WORK TO COMPLETE: Could you quote, exactly as they stand, the lines running from the one with "obj.parent = rigid_bodies[body]" to the final line of the material?

------------------------------------

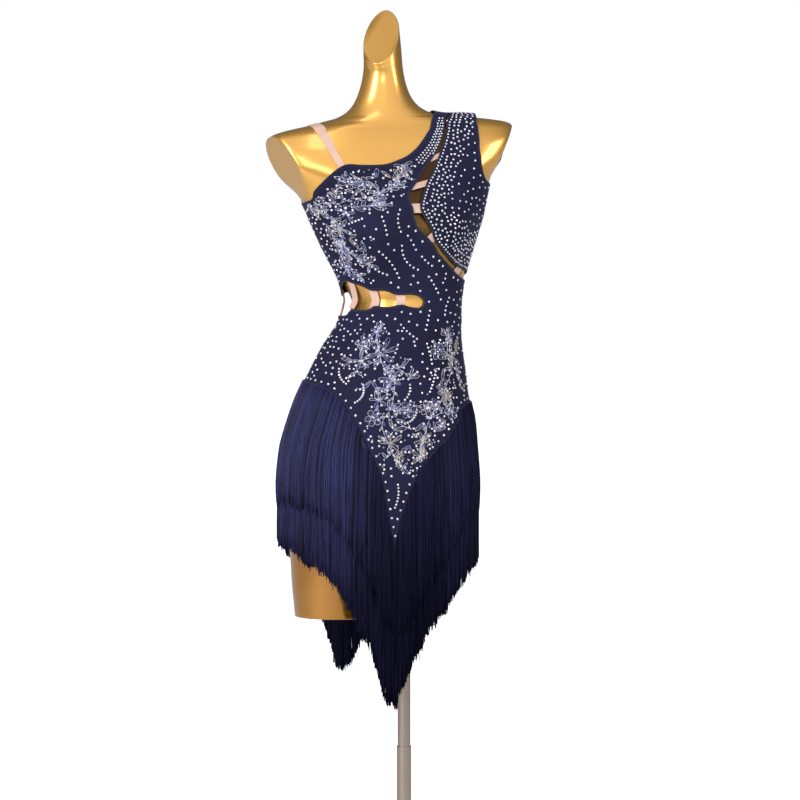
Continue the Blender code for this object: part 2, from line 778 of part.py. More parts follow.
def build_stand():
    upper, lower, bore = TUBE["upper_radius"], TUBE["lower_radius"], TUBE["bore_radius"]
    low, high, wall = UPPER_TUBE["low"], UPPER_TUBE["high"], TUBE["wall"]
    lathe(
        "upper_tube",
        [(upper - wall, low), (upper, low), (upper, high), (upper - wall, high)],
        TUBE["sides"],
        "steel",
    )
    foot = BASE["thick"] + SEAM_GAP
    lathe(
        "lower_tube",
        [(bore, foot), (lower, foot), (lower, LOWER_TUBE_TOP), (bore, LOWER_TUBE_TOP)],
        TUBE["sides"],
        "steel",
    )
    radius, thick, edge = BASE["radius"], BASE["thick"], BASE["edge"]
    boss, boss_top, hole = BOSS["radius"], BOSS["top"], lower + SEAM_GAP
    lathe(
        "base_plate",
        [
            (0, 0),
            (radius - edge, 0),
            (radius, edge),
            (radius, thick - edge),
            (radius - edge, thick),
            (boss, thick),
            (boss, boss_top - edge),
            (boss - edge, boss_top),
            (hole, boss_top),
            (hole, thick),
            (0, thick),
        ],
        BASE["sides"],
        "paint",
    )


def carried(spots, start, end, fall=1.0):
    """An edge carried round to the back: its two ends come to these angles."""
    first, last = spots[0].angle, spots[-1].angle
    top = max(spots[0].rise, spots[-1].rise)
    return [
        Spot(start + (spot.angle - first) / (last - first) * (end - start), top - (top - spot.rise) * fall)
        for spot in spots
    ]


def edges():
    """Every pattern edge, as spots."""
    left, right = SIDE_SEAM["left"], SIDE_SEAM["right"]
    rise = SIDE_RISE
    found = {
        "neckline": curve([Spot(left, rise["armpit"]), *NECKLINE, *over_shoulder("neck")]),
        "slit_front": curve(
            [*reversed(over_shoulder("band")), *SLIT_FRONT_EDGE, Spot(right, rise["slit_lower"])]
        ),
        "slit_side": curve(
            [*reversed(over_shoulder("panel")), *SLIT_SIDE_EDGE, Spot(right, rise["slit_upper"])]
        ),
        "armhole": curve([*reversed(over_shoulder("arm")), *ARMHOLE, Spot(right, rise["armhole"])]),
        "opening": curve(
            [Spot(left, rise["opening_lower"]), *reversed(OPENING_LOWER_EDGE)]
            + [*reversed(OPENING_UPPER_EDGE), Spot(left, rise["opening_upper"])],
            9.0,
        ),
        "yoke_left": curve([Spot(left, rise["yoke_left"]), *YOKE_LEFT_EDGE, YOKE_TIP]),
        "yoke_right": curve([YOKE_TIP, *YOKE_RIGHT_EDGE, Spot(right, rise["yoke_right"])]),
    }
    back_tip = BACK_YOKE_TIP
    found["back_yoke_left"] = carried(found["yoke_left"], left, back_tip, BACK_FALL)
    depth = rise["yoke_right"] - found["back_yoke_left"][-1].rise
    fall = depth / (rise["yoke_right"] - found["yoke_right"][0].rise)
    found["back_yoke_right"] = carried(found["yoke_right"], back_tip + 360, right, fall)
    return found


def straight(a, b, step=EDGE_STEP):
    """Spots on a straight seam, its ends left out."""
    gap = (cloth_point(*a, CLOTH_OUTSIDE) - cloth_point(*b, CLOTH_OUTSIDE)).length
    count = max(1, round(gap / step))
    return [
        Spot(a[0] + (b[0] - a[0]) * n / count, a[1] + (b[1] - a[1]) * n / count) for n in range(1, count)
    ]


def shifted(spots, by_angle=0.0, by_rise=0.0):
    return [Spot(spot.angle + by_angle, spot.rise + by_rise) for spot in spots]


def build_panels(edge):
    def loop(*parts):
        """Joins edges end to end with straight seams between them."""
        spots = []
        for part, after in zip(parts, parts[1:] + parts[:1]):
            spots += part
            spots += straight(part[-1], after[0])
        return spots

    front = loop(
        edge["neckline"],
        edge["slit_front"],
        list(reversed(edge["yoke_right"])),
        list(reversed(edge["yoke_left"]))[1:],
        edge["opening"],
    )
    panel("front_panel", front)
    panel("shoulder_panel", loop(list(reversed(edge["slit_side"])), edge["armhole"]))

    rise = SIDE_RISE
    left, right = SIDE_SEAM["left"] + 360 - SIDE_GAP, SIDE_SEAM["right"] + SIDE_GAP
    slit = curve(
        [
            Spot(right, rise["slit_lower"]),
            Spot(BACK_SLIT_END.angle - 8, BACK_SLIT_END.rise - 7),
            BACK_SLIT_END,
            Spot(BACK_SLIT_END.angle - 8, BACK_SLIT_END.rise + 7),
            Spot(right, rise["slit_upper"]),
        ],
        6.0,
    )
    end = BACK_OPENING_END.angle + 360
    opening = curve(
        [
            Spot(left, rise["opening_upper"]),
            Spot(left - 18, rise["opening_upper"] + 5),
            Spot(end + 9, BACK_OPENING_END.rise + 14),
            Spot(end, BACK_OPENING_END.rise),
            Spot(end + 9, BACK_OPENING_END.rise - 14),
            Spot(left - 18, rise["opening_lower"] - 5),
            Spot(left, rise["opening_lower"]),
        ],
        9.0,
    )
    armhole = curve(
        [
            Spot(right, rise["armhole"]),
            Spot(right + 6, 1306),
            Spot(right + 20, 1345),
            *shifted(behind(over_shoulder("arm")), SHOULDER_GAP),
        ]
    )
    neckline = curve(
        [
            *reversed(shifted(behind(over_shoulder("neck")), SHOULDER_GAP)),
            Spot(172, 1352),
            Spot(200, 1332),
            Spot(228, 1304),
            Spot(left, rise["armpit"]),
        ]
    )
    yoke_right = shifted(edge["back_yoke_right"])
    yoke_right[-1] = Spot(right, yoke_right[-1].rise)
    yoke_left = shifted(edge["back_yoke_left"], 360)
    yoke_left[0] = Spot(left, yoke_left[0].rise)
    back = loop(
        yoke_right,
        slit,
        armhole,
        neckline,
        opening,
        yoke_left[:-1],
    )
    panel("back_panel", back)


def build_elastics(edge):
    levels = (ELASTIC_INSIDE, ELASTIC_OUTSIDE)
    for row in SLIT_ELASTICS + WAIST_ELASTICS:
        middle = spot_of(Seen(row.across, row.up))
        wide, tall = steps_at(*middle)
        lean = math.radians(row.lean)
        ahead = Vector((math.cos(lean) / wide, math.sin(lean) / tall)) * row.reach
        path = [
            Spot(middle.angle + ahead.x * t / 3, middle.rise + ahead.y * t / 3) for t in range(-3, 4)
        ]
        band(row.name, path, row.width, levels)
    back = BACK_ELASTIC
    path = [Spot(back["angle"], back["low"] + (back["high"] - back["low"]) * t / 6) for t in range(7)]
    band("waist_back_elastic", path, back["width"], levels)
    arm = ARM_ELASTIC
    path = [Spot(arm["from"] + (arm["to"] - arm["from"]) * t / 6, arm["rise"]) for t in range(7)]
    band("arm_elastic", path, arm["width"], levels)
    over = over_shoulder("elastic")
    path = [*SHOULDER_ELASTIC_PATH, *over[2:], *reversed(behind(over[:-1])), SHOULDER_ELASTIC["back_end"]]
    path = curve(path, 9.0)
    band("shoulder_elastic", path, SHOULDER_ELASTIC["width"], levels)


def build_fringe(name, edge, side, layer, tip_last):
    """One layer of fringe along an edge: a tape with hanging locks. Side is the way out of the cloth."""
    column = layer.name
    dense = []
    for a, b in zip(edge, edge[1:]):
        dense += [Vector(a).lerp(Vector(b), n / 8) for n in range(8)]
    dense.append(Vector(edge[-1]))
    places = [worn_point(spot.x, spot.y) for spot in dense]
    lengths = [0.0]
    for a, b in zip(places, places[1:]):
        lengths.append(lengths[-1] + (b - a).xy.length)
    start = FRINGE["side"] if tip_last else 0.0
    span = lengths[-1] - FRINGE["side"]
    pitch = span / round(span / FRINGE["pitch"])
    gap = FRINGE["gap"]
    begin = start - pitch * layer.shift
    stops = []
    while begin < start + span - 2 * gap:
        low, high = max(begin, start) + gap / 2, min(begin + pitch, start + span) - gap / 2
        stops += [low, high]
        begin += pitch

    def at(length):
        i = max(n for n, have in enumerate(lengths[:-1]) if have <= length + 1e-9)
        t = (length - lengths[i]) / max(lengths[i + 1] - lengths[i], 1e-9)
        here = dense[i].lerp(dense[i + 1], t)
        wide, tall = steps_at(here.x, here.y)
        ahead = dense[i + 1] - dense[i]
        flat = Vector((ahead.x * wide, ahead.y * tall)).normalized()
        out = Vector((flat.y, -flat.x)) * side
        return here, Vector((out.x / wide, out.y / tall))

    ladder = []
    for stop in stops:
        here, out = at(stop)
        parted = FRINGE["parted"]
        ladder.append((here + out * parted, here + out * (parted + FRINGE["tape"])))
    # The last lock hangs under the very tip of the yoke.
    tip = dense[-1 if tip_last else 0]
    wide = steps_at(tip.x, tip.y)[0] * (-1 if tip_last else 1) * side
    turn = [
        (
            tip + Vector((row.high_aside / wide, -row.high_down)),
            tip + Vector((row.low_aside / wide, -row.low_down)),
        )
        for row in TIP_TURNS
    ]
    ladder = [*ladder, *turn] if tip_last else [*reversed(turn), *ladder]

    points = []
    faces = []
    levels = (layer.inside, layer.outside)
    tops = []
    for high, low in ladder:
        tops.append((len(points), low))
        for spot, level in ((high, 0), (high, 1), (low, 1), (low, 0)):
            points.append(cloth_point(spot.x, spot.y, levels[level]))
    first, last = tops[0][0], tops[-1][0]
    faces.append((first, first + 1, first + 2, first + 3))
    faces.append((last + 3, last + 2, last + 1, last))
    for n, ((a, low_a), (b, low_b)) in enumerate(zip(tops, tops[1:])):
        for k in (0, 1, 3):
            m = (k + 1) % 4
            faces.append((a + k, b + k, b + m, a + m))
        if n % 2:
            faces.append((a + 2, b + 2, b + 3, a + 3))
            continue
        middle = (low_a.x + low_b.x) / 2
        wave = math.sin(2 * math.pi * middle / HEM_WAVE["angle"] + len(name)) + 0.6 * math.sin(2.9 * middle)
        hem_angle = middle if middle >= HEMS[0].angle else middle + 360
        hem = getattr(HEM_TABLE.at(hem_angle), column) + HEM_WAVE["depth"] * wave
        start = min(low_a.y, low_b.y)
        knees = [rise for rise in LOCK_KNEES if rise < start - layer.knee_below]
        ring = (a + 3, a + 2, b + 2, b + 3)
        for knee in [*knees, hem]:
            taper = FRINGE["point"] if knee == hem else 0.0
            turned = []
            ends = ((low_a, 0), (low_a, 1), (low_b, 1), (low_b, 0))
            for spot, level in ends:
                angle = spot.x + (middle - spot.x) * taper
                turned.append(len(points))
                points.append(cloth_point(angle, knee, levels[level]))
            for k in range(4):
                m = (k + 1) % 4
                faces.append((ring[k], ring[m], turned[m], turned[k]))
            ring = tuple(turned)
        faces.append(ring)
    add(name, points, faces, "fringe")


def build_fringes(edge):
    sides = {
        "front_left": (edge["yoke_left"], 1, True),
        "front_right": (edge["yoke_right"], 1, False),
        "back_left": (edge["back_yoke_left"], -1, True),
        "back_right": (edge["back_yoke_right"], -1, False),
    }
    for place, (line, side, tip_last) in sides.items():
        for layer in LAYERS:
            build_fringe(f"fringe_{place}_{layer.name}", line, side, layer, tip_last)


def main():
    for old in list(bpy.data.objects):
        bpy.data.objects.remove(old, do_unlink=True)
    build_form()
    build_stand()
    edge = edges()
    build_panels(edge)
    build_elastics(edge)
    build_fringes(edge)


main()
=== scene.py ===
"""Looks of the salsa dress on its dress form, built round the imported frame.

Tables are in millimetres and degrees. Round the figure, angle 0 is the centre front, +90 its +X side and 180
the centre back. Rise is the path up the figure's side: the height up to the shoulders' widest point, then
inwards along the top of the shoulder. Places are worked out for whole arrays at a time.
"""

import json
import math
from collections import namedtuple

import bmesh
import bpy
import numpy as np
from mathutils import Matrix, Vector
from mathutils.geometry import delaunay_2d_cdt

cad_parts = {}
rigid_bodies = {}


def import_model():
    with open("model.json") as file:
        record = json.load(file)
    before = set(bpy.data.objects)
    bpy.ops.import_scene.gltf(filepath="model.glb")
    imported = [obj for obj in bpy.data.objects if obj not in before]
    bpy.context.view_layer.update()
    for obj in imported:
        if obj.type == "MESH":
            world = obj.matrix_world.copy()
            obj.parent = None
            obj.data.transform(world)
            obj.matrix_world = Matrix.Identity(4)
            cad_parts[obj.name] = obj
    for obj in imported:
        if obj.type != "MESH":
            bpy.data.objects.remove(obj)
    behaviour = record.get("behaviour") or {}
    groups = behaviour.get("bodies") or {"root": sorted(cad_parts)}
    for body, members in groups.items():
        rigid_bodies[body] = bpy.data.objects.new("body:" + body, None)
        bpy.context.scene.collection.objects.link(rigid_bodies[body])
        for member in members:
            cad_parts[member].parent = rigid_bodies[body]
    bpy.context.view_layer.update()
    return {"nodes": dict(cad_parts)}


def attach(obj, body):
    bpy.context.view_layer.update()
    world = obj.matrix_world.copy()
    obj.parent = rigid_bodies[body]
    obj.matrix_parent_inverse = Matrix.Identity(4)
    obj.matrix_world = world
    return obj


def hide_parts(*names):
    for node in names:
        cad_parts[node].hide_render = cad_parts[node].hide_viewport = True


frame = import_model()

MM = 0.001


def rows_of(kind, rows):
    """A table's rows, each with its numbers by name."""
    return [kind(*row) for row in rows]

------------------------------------

TASK SOLUTION:
    obj.parent = rigid_bodies[body]
    obj.matrix_parent_inverse = Matrix.Identity(4)
    obj.matrix_world = world
    return obj


def hide_parts(*names):
    for node in names:
        cad_parts[node].hide_render = cad_parts[node].hide_viewport = True


frame = import_model()

MM = 0.001


def rows_of(kind, rows):
    """A table's rows, each with its numbers by name."""
    return [kind(*row) for row in rows]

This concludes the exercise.